Por isso, abrir uma casa exige autoconhecimento. E coragem para recuar se o momento ainda não chegou.
O Candomblé não exige pressa exige verdade.
Plantando futuro com raízes firmes
Abrir um terreiro é plantar uma semente que pode florescer por muitas gerações.
É pensar não apenas no agora, mas nos filhos de santo que ainda virão, nos herdeiros do axé, nos registros que precisam ser feitos para que a memória não se perca.
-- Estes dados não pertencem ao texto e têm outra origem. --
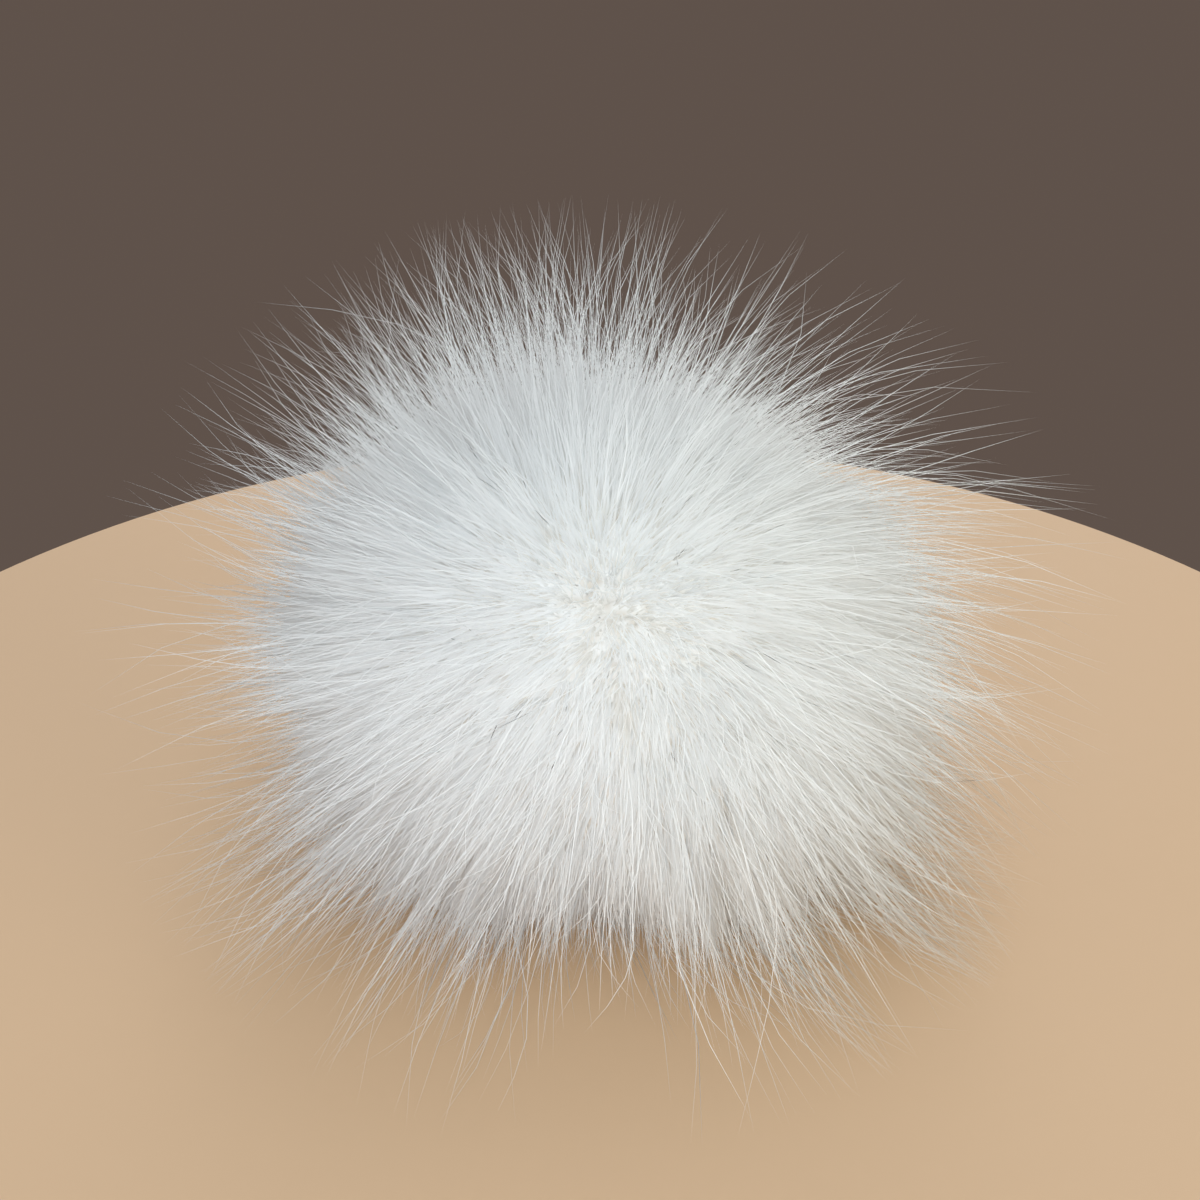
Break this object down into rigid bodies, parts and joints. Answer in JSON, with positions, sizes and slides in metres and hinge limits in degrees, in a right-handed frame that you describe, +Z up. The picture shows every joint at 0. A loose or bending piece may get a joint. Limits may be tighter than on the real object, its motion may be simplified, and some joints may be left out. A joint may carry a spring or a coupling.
{
  "type": "fur pom-pom",
  "caption": "Round ball of long white fur that stands on a small flattened underside, its hairs pointing outwards all over.",
  "frame": {"origin": "centre of the flat underside, on the surface that the ball stands on", "axes": "+Z up through the middle of the ball, -Y towards the side that the picture shows"},
  "size_m": [0.1479, 0.1469, 0.1117],
  "materials": {
    "fur": "soft long white fur"
  },
  "bodies": {
    "root": {"fur_pompom": "fur"}
  },
  "joints": []
}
Quem abre uma casa assume o compromisso de formar pessoas, de proteger saberes, de manter a chama acesa — mesmo quando o vento sopra forte.
O axé nasce da comunidade
No fim das contas, um terreiro vive da união. É o coletivo que fortalece.
É na partilha, na convivência, na escuta que o axé se alimenta.
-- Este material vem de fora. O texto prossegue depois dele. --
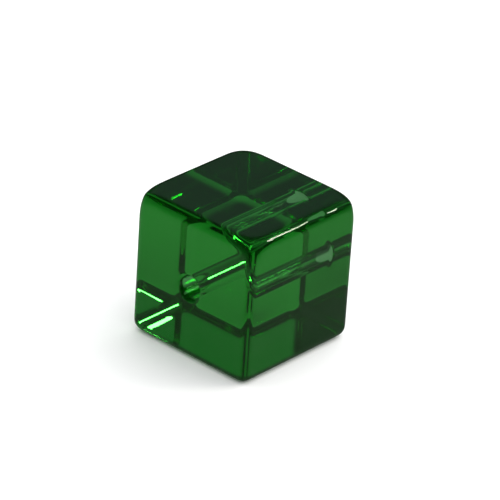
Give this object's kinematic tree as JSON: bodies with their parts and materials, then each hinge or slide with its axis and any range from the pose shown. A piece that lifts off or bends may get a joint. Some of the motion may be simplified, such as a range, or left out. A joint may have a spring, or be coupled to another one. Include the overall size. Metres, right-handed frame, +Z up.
{
  "type": "cube bead",
  "caption": "Transparent green glass cube bead with polished rounded edges, pierced by one stringing bore through its centre.",
  "frame": {"origin": "centre of the cube", "axes": "+Y along the bore, +Z up; the bead rests on its -Z face"},
  "size_m": [0.01, 0.01, 0.01],
  "materials": {
    "green_glass": "polished, transparent"
  },
  "bodies": {
    "root": {"bead": "green_glass"}
  },
  "joints": []
}
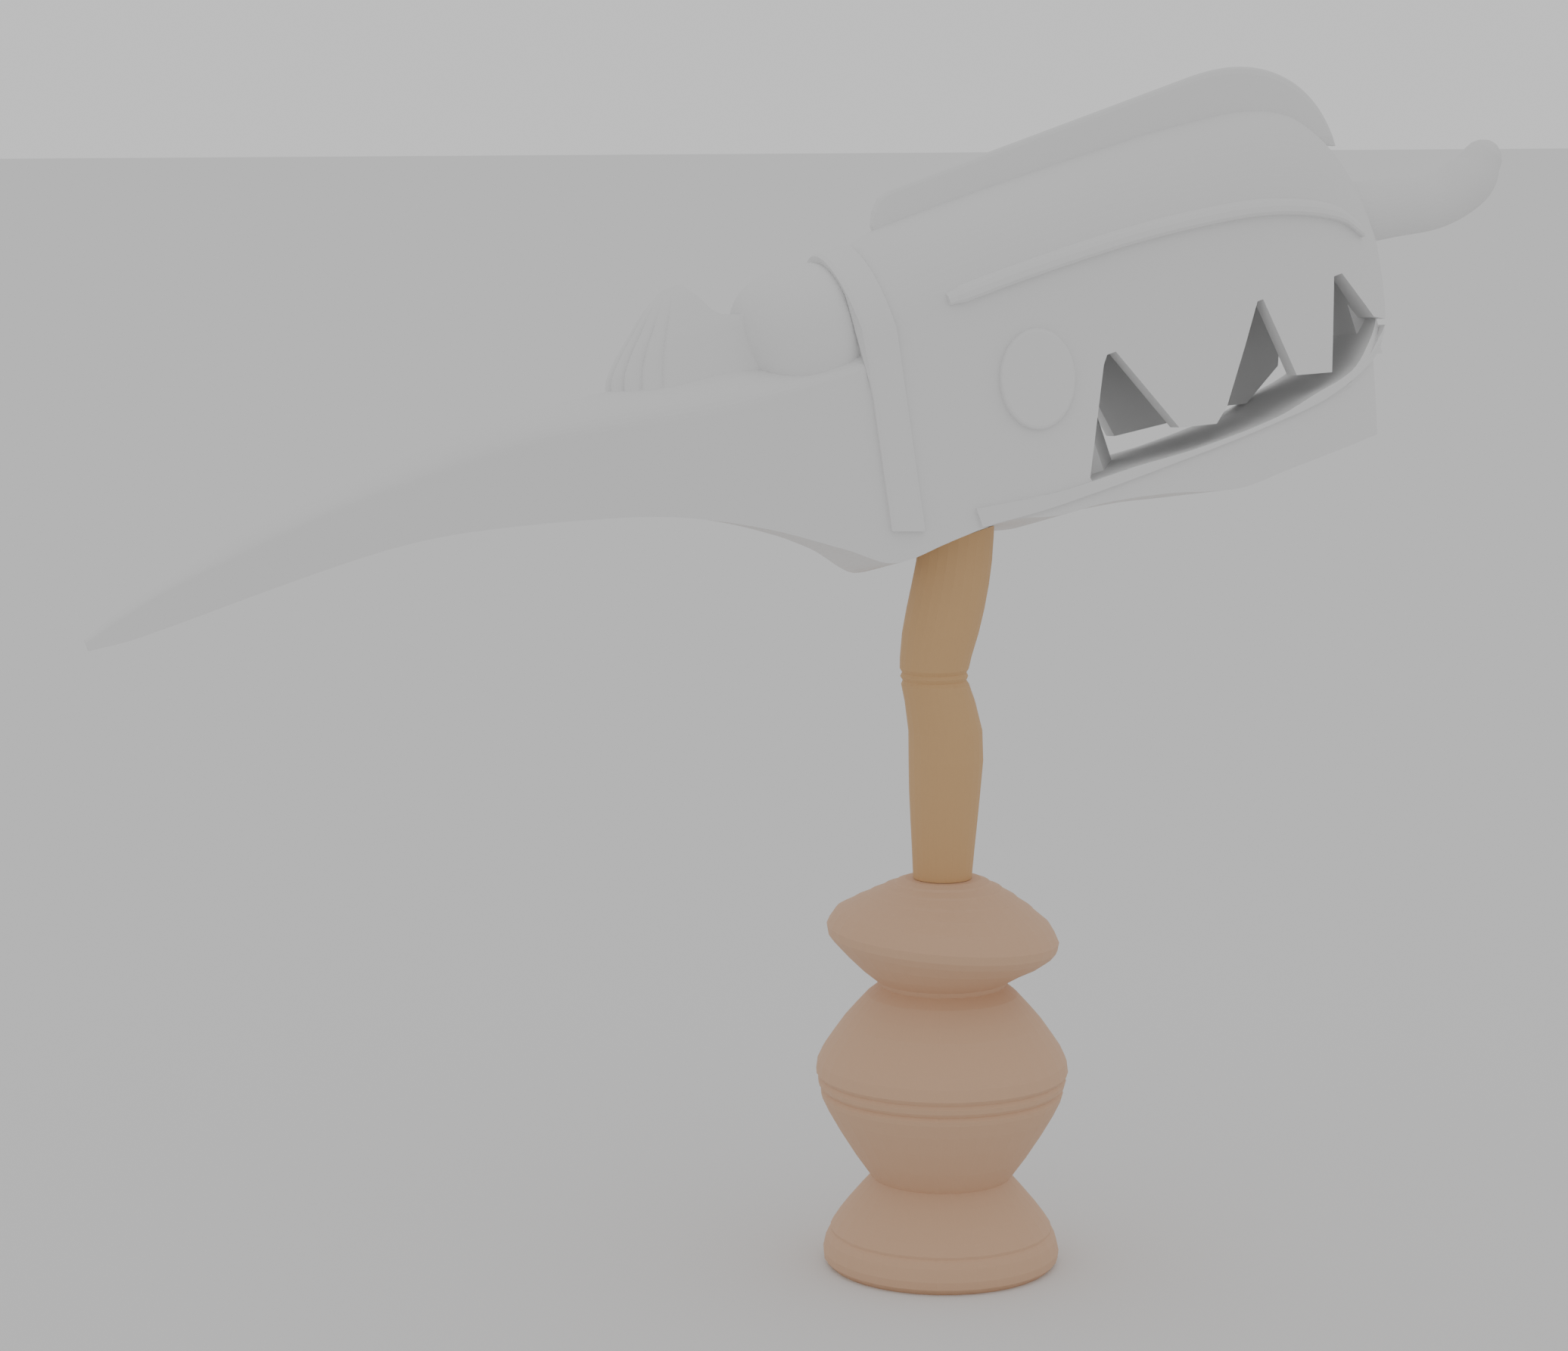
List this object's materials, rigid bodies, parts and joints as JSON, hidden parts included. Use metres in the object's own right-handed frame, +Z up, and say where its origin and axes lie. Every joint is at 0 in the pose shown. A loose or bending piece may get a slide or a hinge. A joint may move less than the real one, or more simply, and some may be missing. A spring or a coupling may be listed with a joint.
{
  "type": "carved shrine figure",
  "caption": "Long-beaked bird head with a crest, a hollow back and cut-out side walls, carved and painted wood, on a bent neck post and a turned stand.",
  "frame": {"origin": "centre of the foot's underside, which is the face that the figure stands on", "axes": "+Z up, the beak points to -X, the bun at the back of the head to +X, and -Y is the side that the picture shows"},
  "size_m": [0.912, 0.1612, 0.7606],
  "materials": {
    "head_wood": "carved softwood with worn matte paint in red, blue and bare wood colour",
    "neck_wood": "bare wood, hand polished, with dark stains",
    "stand_wood": "bare wood with a faint pale wash and dark patches"
  },
  "bodies": {
    "root": {"head": "head_wood", "neck": "neck_wood", "stand": "stand_wood"}
  },
  "joints": []
}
A casa de Candomblé não é feita só de quem a fundou.
É feita de cada mão que prepara o amalá, de cada voz que canta no xirê, de cada passo dado em comunhão com o sagrado.
Conclusão
Os verdadeiros fundamentos para abrir uma casa de Candomblé não se aprendem apenas em livros ou obrigações.
Eles se revelam no silêncio dos Orixás, no conselho dos mais velhos, no olhar atento aos sinais do tempo.
Não basta querer. É preciso estar pronto. E quando esse preparo encontra a permissão espiritual, o que nasce não é apenas uma casa é um pedaço vivo da tradição que se renova.